* [DESCRIPTION OF THE TASK]: Copy the listing below line for line, starting at its first line and ending with the line that has "bpy.context.scene.collection.objects.link(lamp)" in it. Add nothing.

─── WORKING DATA ───

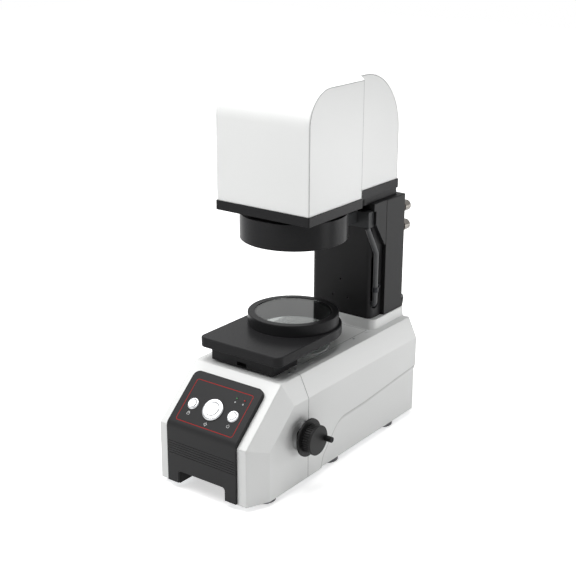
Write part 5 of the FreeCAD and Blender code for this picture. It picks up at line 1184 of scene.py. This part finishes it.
def light_world(levels):
    world = bpy.data.worlds.new("studio_world")
    world.use_nodes = True
    tree = world.node_tree
    tree.nodes.clear()
    strength = spread(tree, seen_ray(tree), levels.fill, 1.0)
    sky = add_node(tree, "ShaderNodeBackground",
                   {"Color": (1.0, 1.0, 1.0, 1.0), "Strength": strength})
    add_node(tree, "ShaderNodeOutputWorld", {"Surface": sky.outputs[0]})
    bpy.context.scene.world = world


def hang_softbox(name, spot, size, power):
    """A square soft light."""
    light = bpy.data.lights.new(name, "AREA")
    light.shape = "SQUARE"
    light.size = size
    light.energy = power
    lamp = bpy.data.objects.new(name, light)
    aim = (Vector(LIGHT_AIM) - spot).to_track_quat("-Z", "Y")
    lamp.matrix_world = Matrix.Translation(spot) @ aim.to_matrix().to_4x4()
    bpy.context.scene.collection.objects.link(lamp)


def place_camera():
    """A long lens from the front right, a little above the machine."""
    turn, drop, roll = (math.radians(angle)
                        for angle in (CAMERA_TURN, CAMERA_DROP, CAMERA_ROLL))
    ahead = Vector((-math.sin(turn) * math.cos(drop), math.cos(turn) * math.cos(drop),
                    -math.sin(drop)))
    across = Vector((math.cos(turn), math.sin(turn), 0.0))
    up = across.cross(ahead)
    right = across * math.cos(roll) + up * math.sin(roll)
    above = up * math.cos(roll) - across * math.sin(roll)
    eye = at(*CAMERA_SPOT)
    camera = bpy.data.objects.new("camera", bpy.data.cameras.new("camera"))
    camera.data.sensor_width = CAMERA_SENSOR
    camera.data.lens = CAMERA_LENS
    camera.data.clip_end = CAMERA_FAR
    camera.matrix_world = Matrix.Translation(eye) @ Matrix(
        (right, above, -ahead)).transposed().to_4x4()
    bpy.context.scene.collection.objects.link(camera)
    bpy.context.scene.camera = camera


class PROJECTOR_PT_parts(bpy.types.Panel):
    """Lists the operators that dress the machine and set up the studio"""

    bl_idname = "PROJECTOR_PT_parts"
    bl_label = "Profile projector"
    bl_space_type = "VIEW_3D"
    bl_region_type = "UI"
    bl_category = "Projector"

    def draw(self, context):
        column = self.layout.column(align=True)
        for operator in OPERATORS:
            column.operator(operator.bl_idname)
        for group in (context.scene.projector_finishes, context.scene.projector_trim,
                      context.scene.projector_studio):
            for name in group.bl_rna.properties.keys():
                if name not in ("rna_type", "name"):
                    self.layout.prop(group, name)


OPERATORS = (
    PROJECTOR_OT_studio,
    PROJECTOR_OT_base,
    PROJECTOR_OT_feet,
    PROJECTOR_OT_fascia,
    PROJECTOR_OT_buttons,
    PROJECTOR_OT_handwheel,
    PROJECTOR_OT_drive,
    PROJECTOR_OT_stage_table,
    PROJECTOR_OT_backlight,
    PROJECTOR_OT_electrics,
    PROJECTOR_OT_column,
    PROJECTOR_OT_head,
    PROJECTOR_OT_ring_light,
    PROJECTOR_OT_cables,
)
SETTINGS = {
    "projector_finishes": ProjectorFinishes,
    "projector_trim": ProjectorTrim,
    "projector_studio": ProjectorStudio,
}


def register():
    for kind in (*SETTINGS.values(), *OPERATORS, PROJECTOR_PT_parts):
        bpy.utils.register_class(kind)
    for name, kind in SETTINGS.items():
        setattr(bpy.types.Scene, name, PointerProperty(type=kind))


def unregister():
    for name in SETTINGS:
        delattr(bpy.types.Scene, name)
    for kind in reversed((*SETTINGS.values(), *OPERATORS, PROJECTOR_PT_parts)):
        bpy.utils.unregister_class(kind)


def main():
    register()
    for operator in OPERATORS:
        family, action = operator.bl_idname.split(".")
        getattr(getattr(bpy.ops, family), action)()


if __name__ == "__main__":
    main()
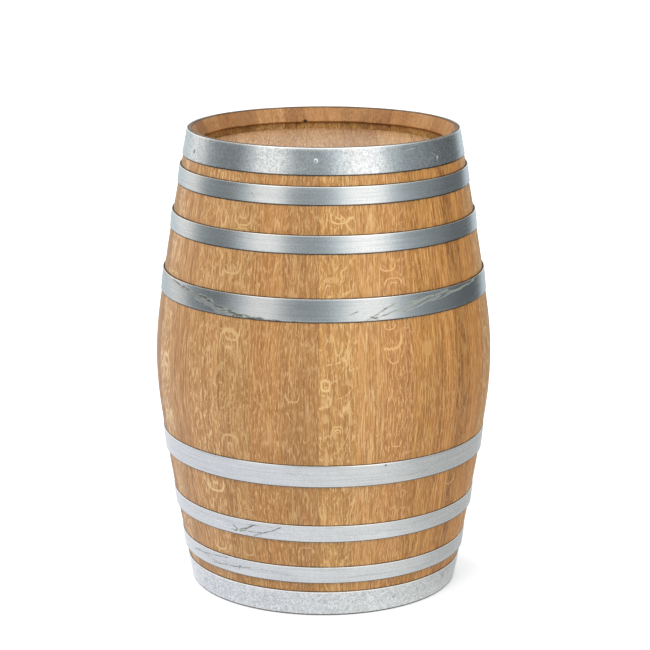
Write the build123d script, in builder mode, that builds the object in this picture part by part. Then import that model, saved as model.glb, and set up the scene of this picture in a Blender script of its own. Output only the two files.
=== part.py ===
from build123d import *
import os
from math import asin, atan2, cos, degrees, radians, sin, sqrt

# An upright oak wine barrel: thirty staves bent round two boarded heads and
# held by eight riveted hoops, with a bung in the widest stave.
# The frame is +Z up along the barrel's axis, with the origin at the middle of
# the circle that the barrel stands on. The bung faces +Y.

# ---- driving dimensions, in mm and degrees ----
HEIGHT = 950
BILGE_RADIUS = 346
STAVE_THICKNESS = 27

# the staves' bend: a tight arc about mid-height runs into a flatter arc to each end
BELLY_ARC_RADIUS = 740
BELLY_ARC_REACH = 100
END_ARC_RADIUS = 5300

# the chime: the stave's end inside the rim, down to the groove that holds the head
RIM_WIDTH = 7
BEVEL_DEPTH = 29
HOWEL_START = 34
HOWEL_END = 82
HOWEL_RELIEF = 2
CROZE_DEPTH_BELOW_RIM = 49.5
CROZE_WIDTH = 5
CROZE_CUT = 4.5

# widths of the staves at the bilge, from the bung stave, anticlockwise seen from above
STAVE_WIDTHS = [106, 60, 86, 72, 75, 75, 72, 76, 72, 62, 75, 81, 75, 66, 76,
                77, 53, 66, 68, 47, 50, 65, 78, 75, 75, 72, 94, 72, 75, 75]

# heads: boards that run front to back, with dowels and a rush strip in each joint
HEAD_SETBACK = 44
HEAD_THICKNESS = 22
HEAD_FACE_RADIUS = 250
HEAD_INNER_FACE_RADIUS = 246
TONGUE_CLEARANCE = 0.3
TONGUE_LENGTH = 5.5
BOARD_JOINTS = [-181, -112, -35, 42, 111, 182]
REED_THICKNESS = 0.8
REED_SETBACK = 1.5
REED_END_RADIUS = 245
DOWEL_RADIUS = 4
DOWEL_LENGTH = 50
DOWEL_SPREAD = 110

# hoops: distance of the near edge from the barrel's end, width of the band,
# how far the near edge stands off the wood, azimuth of the riveted lap
HOOP_THICKNESS = 1.8
HOOPS = {
    "head_hoop": (1, 52, 0.8, 47),
    "collar_hoop": (74, 35, 2.0, 53),
    "quarter_hoop": (166, 35, 2.0, 45),
    "bilge_hoop": (286, 45, 2.0, 50),
}
LAP_LENGTH = 60
LAP_SLOT = 1.5
RIVET_SPACING = 30
RIVET_SHANK_RADIUS = 3
RIVET_HEAD_RADIUS = 6
RIVET_HEAD_HEIGHT = 2.5
RIVET_SINK_RADIUS = 4.2

# nails that keep the head hoops in place: distance from the barrel's end, azimuth
NAILS = {
    "top": [(25, 267), (38, 322), (30, 40), (27, 152), (33, 205)],
    "bottom": [(30, 270.7), (34, 330), (28, 35), (31, 148), (29, 211)],
}
NAIL_HEAD_RADIUS = 4.5
NAIL_HEAD_HEIGHT = 1.4
NAIL_SHANK_RADIUS = 1.5
NAIL_POINT_RADIUS = 0.4
NAIL_LENGTH = 17

# bung and its tapered hole in the bung stave, which faces +Y
BUNG_AZIMUTH = 90
BUNG_HOLE_RADIUS = 25.5
BUNG_TAPER = 0.045
BUNG_CLEARANCE = 0.3
BUNG_STANDS_OUT = 8
BUNG_LENGTH = 45
BUNG_EDGE_ROUND = 2.5
BUNG_RECESS_RADIUS = 15
BUNG_RECESS_DEPTH = 4

# ---- worked out from them ----
MID_HEIGHT = HEIGHT / 2
BELLY_ANGLE = asin(BELLY_ARC_REACH / BELLY_ARC_RADIUS)
BELLY_CENTRE = BILGE_RADIUS - BELLY_ARC_RADIUS
END_CENTRE = BELLY_CENTRE - (END_ARC_RADIUS - BELLY_ARC_RADIUS) * cos(BELLY_ANGLE)
END_CENTRE_DROP = (END_ARC_RADIUS - BELLY_ARC_RADIUS) * sin(BELLY_ANGLE)


def wall_radius(z, depth=0):
    """Radius of the surface that lies a depth inside the staves' outer face."""
    from_middle = abs(z - MID_HEIGHT)
    belly = BELLY_ARC_RADIUS - depth
    if from_middle <= belly * sin(BELLY_ANGLE):
        return BELLY_CENTRE + sqrt(belly**2 - from_middle**2)
    end = END_ARC_RADIUS - depth
    return END_CENTRE + sqrt(end**2 - (from_middle + END_CENTRE_DROP) ** 2)


def on_wall(z, depth=0):
    return (wall_radius(z, depth), z)


def turned(azimuth):
    """The vertical plane through the barrel's axis that faces the given azimuth."""
    direction = Vector(cos(radians(azimuth)), sin(radians(azimuth)), 0)
    return Plane((0, 0, 0), x_dir=direction, z_dir=direction.cross(Vector(0, 0, 1)))


def end_height(end, distance):
    """Height of a point at a distance from the top or the bottom end."""
    return HEIGHT - distance if end == "top" else distance


# ---- hoops: shared geometry ----
def hoop_edges(end, near, width, standoff):
    """Inner edge points of a band: tight at the bilge side, proud at the end side."""
    near_z = end_height(end, near)
    far_z = end_height(end, near + width)
    return (wall_radius(near_z) + standoff, near_z), on_wall(far_z)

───

* [RESPONSE TO THE EXERCISE]:
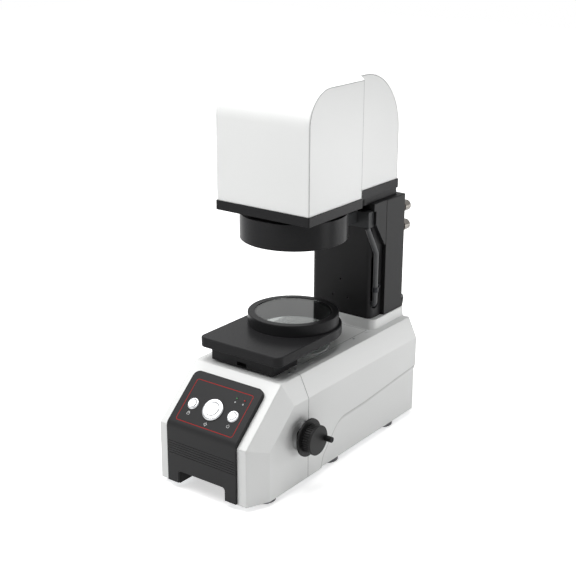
Write part 5 of the FreeCAD and Blender code for this picture. It picks up at line 1184 of scene.py. This part finishes it.
def light_world(levels):
    world = bpy.data.worlds.new("studio_world")
    world.use_nodes = True
    tree = world.node_tree
    tree.nodes.clear()
    strength = spread(tree, seen_ray(tree), levels.fill, 1.0)
    sky = add_node(tree, "ShaderNodeBackground",
                   {"Color": (1.0, 1.0, 1.0, 1.0), "Strength": strength})
    add_node(tree, "ShaderNodeOutputWorld", {"Surface": sky.outputs[0]})
    bpy.context.scene.world = world


def hang_softbox(name, spot, size, power):
    """A square soft light."""
    light = bpy.data.lights.new(name, "AREA")
    light.shape = "SQUARE"
    light.size = size
    light.energy = power
    lamp = bpy.data.objects.new(name, light)
    aim = (Vector(LIGHT_AIM) - spot).to_track_quat("-Z", "Y")
    lamp.matrix_world = Matrix.Translation(spot) @ aim.to_matrix().to_4x4()
    bpy.context.scene.collection.objects.link(lamp)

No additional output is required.